The Lesson from the Broccoli

Late in the season, broccoli wants to
go to seed.
If you have ever grown broccoli, you have likely seen its habit, once you have harvested the main head, of sending up small shoots from axillary buds (if you are not a botanist, that would be just above where the leaves attach to the stems). Those small shoots, sometimes sold under the trademarked name of "broccolini" are just as good to eat and the main head and I have many bags of them in the freezer this year. it was a great year for broccoli. 

As the plant continues to mature, the longer it grows, it appears to use up energy. After all, the more leaves there are, the more node there are and the more shoots! Picking them can become a long exercise for diminishing returns, so we let them go. At first it was due to overwork. "They can be cultivated back into the soil later," I though. Then I discovered the neighborhood bees busily working the abundant yellow blossoms. You do know that each of those tiny buds in your broccoli head would, if left alone, become a flower, I hope! So benign neglect turned into a benevolent act: feeding the bees.

Then the autumn turned colder, the ground often sported a cover of frost in the early morning and, it seemed, the bees had gone home for the winter and the plant growth stopped. I had dug all the potatoes earlier and was working on the carrots and beets when I got pulled indoors by a long-standing yearly design project. When I retired from the graphic design community, I bade a fond (or sometimes not so fond) farewell to my group of clients, except for one. One of my best friends is the director of the Core Sound Waterfowl Museum & Heritage Center on Harkers Island, NC and while I was living in North Carolina, I enjoyed working with my friend and the museum in a variety of capacities. After I moved to Maine, my involvement had to be limited to telecommuting projects and eventually settled into the design and layout of the museum's annual yearbook. This 64 page (or longer) book tells the story, in words and pictures, of what the folks "at the end of the road" have been up to for the past year and gives an insight into future plans. It is a big project, and we burn the electrons into the wee hours, usually in an intense 2 week marathon of collaboration. It's a crazy time, with two flat-out intense women sending files back and forth and pushing the deadline to the bitter end. So, yeah, the garden was taking a decided back seat.

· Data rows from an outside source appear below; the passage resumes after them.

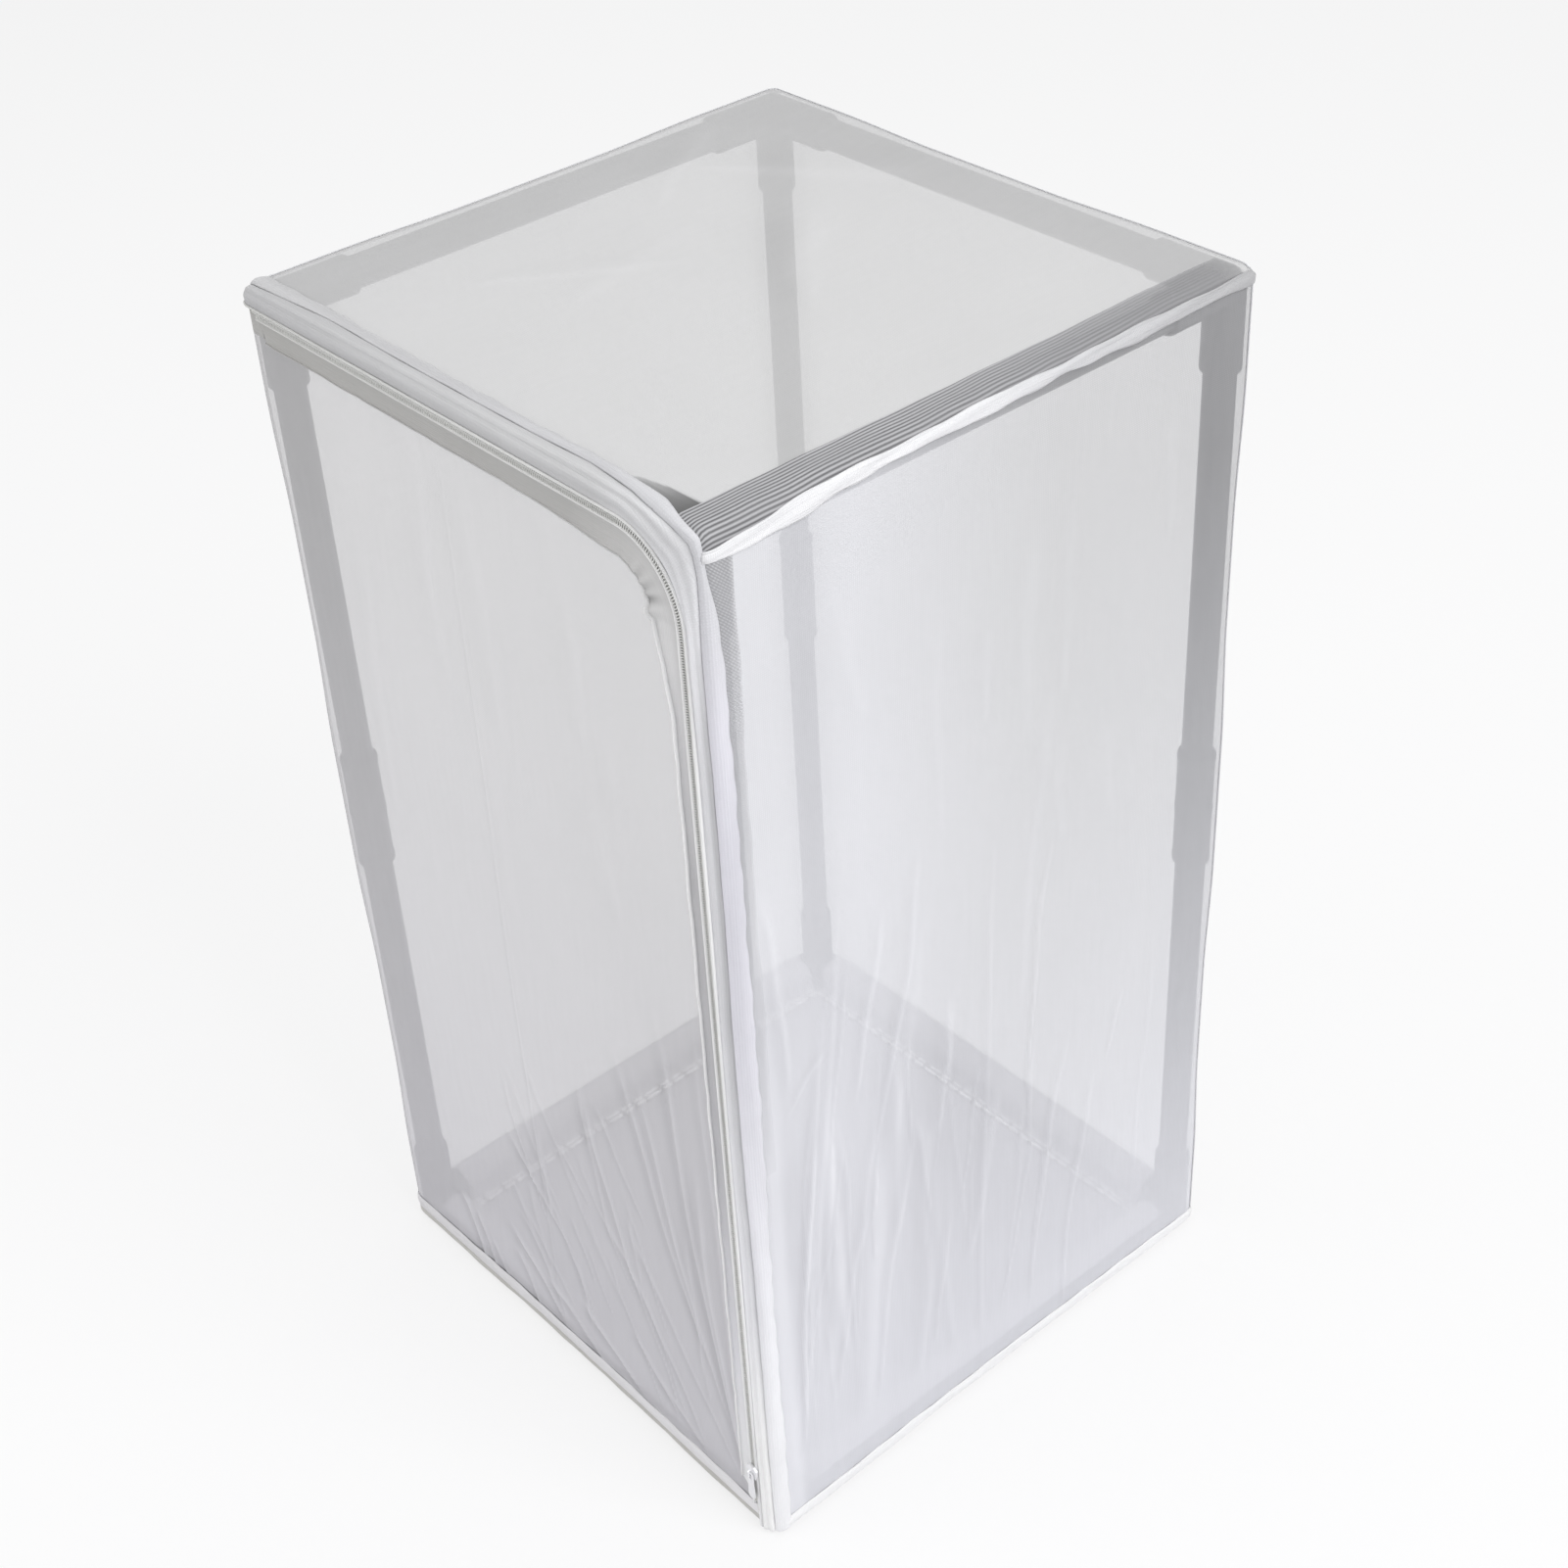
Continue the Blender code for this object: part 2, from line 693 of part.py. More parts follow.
# Slider
def slider_part():
    """The slider: a wing over both rows, a blade between them and a foot behind the flap's."""
    half = slider_length / 2
    nose = slider_width / 2
    tail = slider_tail_width / 2
    outline = (
        (-tail, -half), (tail, -half), (nose, 0), (nose, half - nose / 2),
        (nose / 2, half), (-nose / 2, half), (-nose, half - nose / 2), (-nose, 0),
    )
    outline = [(zip_x + x, slider_z + z) for x, z in outline]
    wing = place_upright(plate_mesh(outline, slider_thickness), wing_y)
    item = add_part("zip_slider", wing, slider_metal)
    foot_back = front_face_y + cloth
    blade_half = blade_thickness / 2
    blade = box_mesh((zip_x - blade_half, wing_y, slider_z - blade_length / 2),
                     (zip_x + blade_half, foot_back, slider_z + blade_length / 2))
    foot = box_mesh((zip_x - row_edge + fit_gap, front_face_y, slider_z - foot_length / 2),
                    (zip_x + blade_half, foot_back, slider_z + foot_length / 2))
    leg = staple_span / 2
    staple = wire_mesh([
        (zip_x, wing_y, slider_z + leg),
        (zip_x, staple_y + staple_wire, slider_z + leg),
        (zip_x, staple_y, slider_z + leg - staple_wire),
        (zip_x, staple_y, slider_z - leg + staple_wire),
        (zip_x, staple_y + staple_wire, slider_z - leg),
        (zip_x, wing_y, slider_z - leg),
    ], staple_wire)
    for name, mesh in (("slider_blade", blade), ("slider_foot", foot), ("slider_staple", staple)):
        boolean(item, "UNION", add_cutter(name, mesh))
    return item


def pull_part():
    """The pull: a flat tab whose eye hangs on the slider's staple."""
    bar = pull_thickness / 2
    half = pull_width / 2
    tip = pull_tip_width / 2
    foot = pull_length - tip
    outline = [(-half, bar), (half, bar), (half, -foot / 2), (tip, -foot)]
    for step in range(1, bend_facets):
        angle = -math.pi * step / bend_facets
        outline.append((tip * math.cos(angle), tip * math.sin(angle) - foot))
    outline += [(-tip, -foot), (-half, -foot / 2)]
    outline = [(zip_x + x, pull_pivot_z + z) for x, z in outline]
    item = add_part("zip_pull", place_upright(plate_mesh(outline, pull_thickness), pull_y),
                    slider_metal)
    eye = pull_eye_width / 2
    hole = box_mesh((zip_x - eye, pull_y - pull_thickness, pull_pivot_z - bar - pull_eye_length),
                    (zip_x + eye, pull_y + pull_thickness, pull_pivot_z - bar))
    boolean(item, "DIFFERENCE", add_cutter("pull_eye", hole))
    return item


def hang_on(name, place, children, parent=None):
    """An empty on a joint's axis that carries the pieces that move with it."""
    axis = bpy.data.objects.new(name, None)
    parts.objects.link(axis)
    axis.matrix_world = place
    bpy.context.view_layer.update()
    if parent is not None:
        axis.parent = parent
        axis.matrix_parent_inverse = parent.matrix_world.inverted()
    for child in children:
        child.parent = axis
        child.matrix_parent_inverse = place.inverted()
    bpy.context.view_layer.update()
    return axis


def build_joints(flap_pieces, slider, pull):
    """Axes: the door's fold, the slider's track and the pull's hinge."""
    fold_centre = (fold_top + fold_foot) / 2
    fold_centre.y = front_face_y
    turn = fold_run.to_track_quat("Z", "Y").to_matrix().to_4x4()
    fold = hang_on("fold_axis", Matrix.Translation(fold_centre) @ turn, flap_pieces)
    track = hang_on("slider_track", Matrix.Translation((zip_x, wing_y, slider_z)), [slider], fold)
    hang_on("pull_axis", Matrix.Translation((zip_x, pull_y, pull_pivot_z)), [pull], track)


build_elbows()
build_posts()
build_rails()
build_edge_strips()
build_walls()
build_sleeves()
build_joints(build_door(), slider_part(), pull_part())
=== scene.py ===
import math
import random

import bmesh
import bpy
import numpy as np
from mathutils import Matrix, Vector


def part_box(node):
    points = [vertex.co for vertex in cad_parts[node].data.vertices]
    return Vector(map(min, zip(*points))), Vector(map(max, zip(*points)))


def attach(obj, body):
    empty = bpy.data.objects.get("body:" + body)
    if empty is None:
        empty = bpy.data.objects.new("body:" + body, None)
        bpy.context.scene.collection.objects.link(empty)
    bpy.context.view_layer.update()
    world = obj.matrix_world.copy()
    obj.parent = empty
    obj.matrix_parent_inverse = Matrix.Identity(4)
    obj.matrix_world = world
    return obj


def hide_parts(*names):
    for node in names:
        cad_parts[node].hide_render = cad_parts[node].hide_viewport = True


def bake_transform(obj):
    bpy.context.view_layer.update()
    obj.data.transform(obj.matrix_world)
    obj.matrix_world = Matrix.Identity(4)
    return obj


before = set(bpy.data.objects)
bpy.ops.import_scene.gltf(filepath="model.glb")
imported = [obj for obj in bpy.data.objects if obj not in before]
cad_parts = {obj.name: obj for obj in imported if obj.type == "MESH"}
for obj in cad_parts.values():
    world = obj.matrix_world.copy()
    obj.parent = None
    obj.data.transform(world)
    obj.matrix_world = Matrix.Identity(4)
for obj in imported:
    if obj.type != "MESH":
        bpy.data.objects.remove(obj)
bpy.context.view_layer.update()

# Cover: half width, lowest and highest point of the net's middle surface, edge radius.
HALF = 0.1656
LOW = 0.0003
HIGH = 0.6115
ROUND = 0.0077

# The edge at the foot is flatter than the others, up to a height where that has faded out.
FOOT = 0.0032
FOOT_FADE = 0.03

# Frame: distance of the tubes' axes from the middle, heights of the rails' axes, radii of a tube, a fitting
# and a fitting's socket, and how far an elbow reaches from the cover's corner.
AXIS = 0.155
RAIL_LOW = 0.0109
RAIL_HIGH = 0.6009
TUBE = 0.008
FITTING = 0.01
SOCKET = 0.0083
ELBOW_REACH = 0.056

# Zip line on the front face, with its bend's radius and centre. Then the crease that the flap folds about: its
# ends, the width of cloth that bends there, and how far off it the flap's trim starts.
FRONT = -0.1659
ZIP_X = 0.1534
ZIP_Z = 0.6003
BEND = 0.038
BEND_X = ZIP_X - BEND
BEND_Z = ZIP_Z - BEND
CREASE_TOP = Vector((-0.1556, FRONT, ZIP_Z))
CREASE_FOOT = Vector((ZIP_X, FRONT, 0.0103))
CREASE_CLEAR = 0.0025

# The fixed tape's two ends, the tapes' thickness, and how far from the zip line the tapes begin, the rows
# of coil lie and the tapes' rounded folds lie.
TAPE_ENDS = (-0.164, 0.0012)
TAPE_THICK = 0.0004
TAPE_INSET = 0.0005
ROW_INSET = 0.0012
FOLD_INSET = 0.0022

# The real net's threads are finer than the photograph's pixels, so they stand at this coarser pitch.
NET_PITCH = 0.0011

MATERIALS = {}


# Materials.
class Nodes:
    """A small helper that adds nodes to one material or world."""

    def __init__(self, name, group="materials", shader="Principled BSDF"):
        self.name = name
        self.owner = getattr(bpy.data, group).new(name)
        self.owner.use_nodes = True
        self.tree = self.owner.node_tree
        self.shader = self.tree.nodes[shader]

    def put(self, socket, value):
        if isinstance(value, bpy.types.NodeSocket):
            self.tree.links.new(value, socket)
        else:
            socket.default_value = value

    def add(self, kind, **values):
        """A node with its sockets and settings. An underscore stands for a space in a socket's name."""
        node = self.tree.nodes.new("ShaderNode" + kind)
        for key, value in values.items():
            socket = key.replace("_", " ")
            if socket in node.inputs.keys():
                self.put(node.inputs[socket], value)
            else:
                setattr(node, key, value)
        return node

    def math(self, operation, *values, clamp=False):
        node = self.add("Math", operation=operation, use_clamp=clamp)
        for socket, value in zip(node.inputs, values):
            self.put(socket, value)
        return node.outputs[0]

    def mix(self, factor, first, second, blend="MIX"):
        node = self.add("Mix", data_type="RGBA", blend_type=blend)
        for index, value in ((0, factor), (6, first), (7, second)):
            self.put(node.inputs[index], (*value, 1) if isinstance(value, tuple) else value)
        return node.outputs[2]

    def noise(self, vector, scale, detail=3.0, rough=0.5):
        return self.add("TexNoise", Vector=vector, Scale=scale, Detail=detail, Roughness=rough).outputs["Fac"]

    def stretch(self, vector, scale=(1, 1, 1), turn=0.0):
        return self.add("Mapping", Vector=vector, Scale=scale, Rotation=(0, 0, turn)).outputs[0]

    def threads(self, vector, pitch, axis, wobble):
        node = self.add("TexWave", bands_direction=axis, Vector=vector, Scale=math.pi / 10 / pitch,
                        Distortion=wobble, Detail_Scale=1.0)
        return node.outputs["Fac"]

    def bump(self, height, distance, strength, **below):
        return self.add("Bump", Height=height, Distance=distance, Strength=strength, **below).outputs["Normal"]

    def ramp(self, value, start, end, stops):
        """Colours along a value between a start and an end, from stops of place, red, green and blue."""
        node = self.add("ValToRGB")
        share = self.add("MapRange", Value=value, From_Min=start, From_Max=end).outputs[0]
        self.put(node.inputs[0], share)
        line = node.color_ramp.elements
        while len(line) < len(stops):
            line.new(1.0)
        for element, (place, *colour) in zip(line, stops):
            element.position = place
            element.color = (*colour, 1)
        return node.outputs["Color"]

    def level(self, value, stops):
        """A number along a value, from its stops in rising order."""
        start, end = stops[0][0], stops[-1][0]
        greys = [((place - start) / (end - start), amount, amount, amount) for place, amount in stops]
        return self.axis(self.ramp(value, start, end, greys), "X")

    def darker(self, colour, factor, least):
        """The colour times a grey between a least value, where the factor is 0, and 1."""
        return self.mix(1.0, colour, self.mix(factor, (least,) * 3, (1.0,) * 3), "MULTIPLY")

    def axis(self, vector, name):
        return self.add("SeparateXYZ", Vector=vector).outputs[name]

    def uv(self):
        return self.add("UVMap", uv_map="cloth").outputs[0]

    def strength(self, name):
        """A strength that the mesh carries: its folds, which bring painted highlight and shade, or its painted
        shade.
        """
        return self.add("Attribute", attribute_name=name).outputs["Fac"]

    def place(self):
        return self.add("TexCoord").outputs["Object"]

    def finish(self, **sockets):
        """Set the shader's sockets, and keep the material under its name."""
        for key, value in sockets.items():
            self.put(self.shader.inputs[key.replace("_", " ")], value)
        MATERIALS[self.name] = self.owner


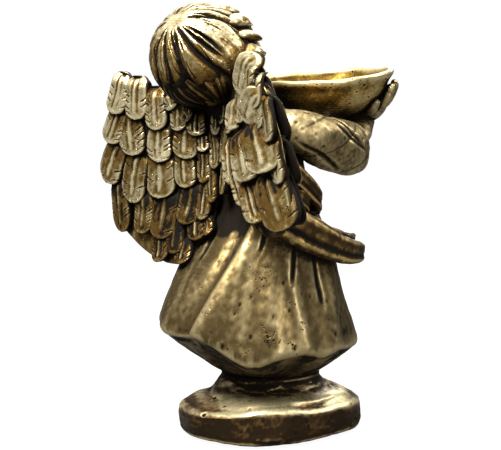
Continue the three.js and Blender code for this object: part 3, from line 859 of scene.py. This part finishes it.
def feather(tip, side, face, size, louver, seed, lift=0.0):
    # one feather: a padded strip with round ends, on the wing's back (face 1) or front (face -1). A rim
    # follows its edge, a quill runs down its middle with a channel of random depth on either side, and
    # slanted notches nick the edges; the root dips under the row above and the tip rises, so that the
    # rows lap like tiles. The louver turns it about its length
    look = featherLook
    tipT, tipZ, length, width, lean = tip
    rng = np.random.default_rng(seed)
    lean = math.radians(lean + rng.uniform(-4, 4))
    width = width * rng.uniform(0.95, 1.1)
    u = np.linspace(0, 1, size[0])[:, None]
    u = u + 0.06 * np.sin(2 * np.pi * u) / np.pi
    a = turns(size[1])[None, :]
    rounding = np.clip((u - 0.70) / 0.30, 0, 1)
    rootEnd = np.clip((0.16 - u) / 0.16, 0, 1)
    half = width / 2 * (0.80 + 0.24 * np.sin(np.clip(u / 0.7, 0, 1) * np.pi / 2))
    half = half * np.sqrt(1 - rounding ** 2.4 + 1e-4) * np.sqrt(1 - 0.9 * rootEnd ** 2)
    v = squared(np.cos(a), 0.8)
    over = np.sin(a)
    x = v * half
    inset = np.minimum(half * (1 - np.abs(v)), 1.15 * length * (1 - u))
    run = step(u, 0.05, 0.2) * (1 - step(u, 0.78, 0.90))
    rim = look["rim"] * bump(inset, 2.2, 1.6)
    left, right = rng.uniform(0.0, 1.0, 2) ** 1.5
    channel = np.where(x > 0, right * bump(x, 1.9, 0.9), left * bump(x, -1.9, 0.9))
    channel = step(inset, 3.0, 5.0) * run * channel
    quill = look["quill"] * bump(x, 0, 0.7) * run
    streak = softNoise(np.stack([x, u * length / 8 + 0 * x, seed + 0 * x], -1), 1.5, 87)
    streak = streak * step(inset, 1.0, 3.0)
    notch = 0 * x
    for way in (-1, 1):
        for k in range(look["notches"]):
            at = 0.34 + 0.15 * k + rng.uniform(-0.06, 0.06)
            slant = (u - at) * length + 0.6 * (np.abs(v) - 1) * half
            cut = np.exp(-(slant / 0.6) ** 2) * step(v * way, 0.38, 0.6)
            notch = notch + cut * (rng.random() < look["share"])
    thick = (look["thick"] if face > 0 else look["frontThick"]) * np.abs(over) ** 0.55
    carved = rim + quill - look["channel"] * channel - look["notch"] * notch + 0.22 * streak
    height = np.where(over > 0, thick + carved * np.clip(over * 3, 0, 1), -2.2 * np.abs(over) ** 0.6)
    rise = look["rise"] * u ** 1.3 - look["dip"] * np.clip(1 - u / 0.3, 0, 1) ** 2
    tilt = -x * math.tan(math.radians(louver))
    bend = 2.0 * np.sin(np.pi * u) * rng.uniform(-1, 1)
    t = tipT - math.sin(lean) * length * (1 - u) + (x + bend) * math.cos(lean)
    z = tipZ + math.cos(lean) * length * (1 - u) + (x + bend) * math.sin(lean)
    off = 0 if face > 0 else look["frontOff"]
    grid = wingPoint(t, z, side, face * (height + rise + tilt + lift) + off)
    wobble = 0.6 * cloud(grid, 6, 81, 2) - 0.5 * pits(grid, 5, 0.3, 83)
    grid = grid + wobble[..., None] * np.array([0, face, 0]) * np.clip(over, 0, 1)[..., None]
    sides = np.clip(1 - over / 0.58, 0, 1)
    low = step(258.0 - z, 0, 80)
    lit = rng.uniform(-0.28, 0.12)
    topRow = float(step(tipZ, 270, 284))  # nothing laps over the top row, so its roots stay light
    # painted shade: the root where the row above laps over, the sides where feathers meet, the lower rows
    # (low) and the feathers near the spine (inner) are painted darker
    patinaAndShade = (0.95 - 0.75 * topRow) * (1 - step(u, 0.05, 0.72)) + 1.6 * sides
    patinaAndShade = patinaAndShade + 0.9 * channel + 1.4 * notch - 0.8 * rim - 0.25 * quill
    patinaAndShade = patinaAndShade + (0.3 + 0.3 * low) * streak
    inner = 1 - step(tipT, 18, 62)
    return shell(grid, patinaAndShade + 0.78 * low + 0.3 * inner - 0.36 + lit, gain=0.8, reach=1)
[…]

The other tasks of running a museum must still go on in North Carolina, though, and my getting to the real world outside my window and getting my hands dirty is what keeps me sane, so when I could take breaks from pixel-pushing, and it was daylight, I got out to do a bit of mowing, mulching, and such like.
young broccoli heads; the shoots
were not this big, but still
worth picking!
Yesterday my little garden project was to collect tomato cages and stakes and to attempt to dig a couple of parsley plants to bring indoors. While walking to the parsley, I went by the thoroughly bolted and flowering broccoli and was surprised to look down and see, down low on the plant, almost hidden by the branches full of flowers, both spent and still freshly blooming, a decent size little shoot! And another one, and another... and one on the next plant too!


I started walking the row, looking carefully, hoping to find amongst the many smaller shoots that were already starting to bloom, enough for a side dish with supper. I didn't have a picking basket (who would have expected to be picking -- unless you were digging roots or havesting kale or collards -- nearly at the middle of November! I figured making an pouch from my sweatshirt would suffice, though it almost didn't, there were THAT many! I harvested a good meal and some to freeze, and while I was picking, I heard and then saw, once again, some of those busy bees!

It occurred to me that there was a lesson here, from the "little broccoli that could": even when those around you give up on you, you do not have to give up on yourself.

As I realized this, I thought "Ain't nature amazing?" Mother Nature (or maybe her broccoli and bees) did tell me to remind you that YOU are a part of nature too, and you, too, are amazing when you let it happen.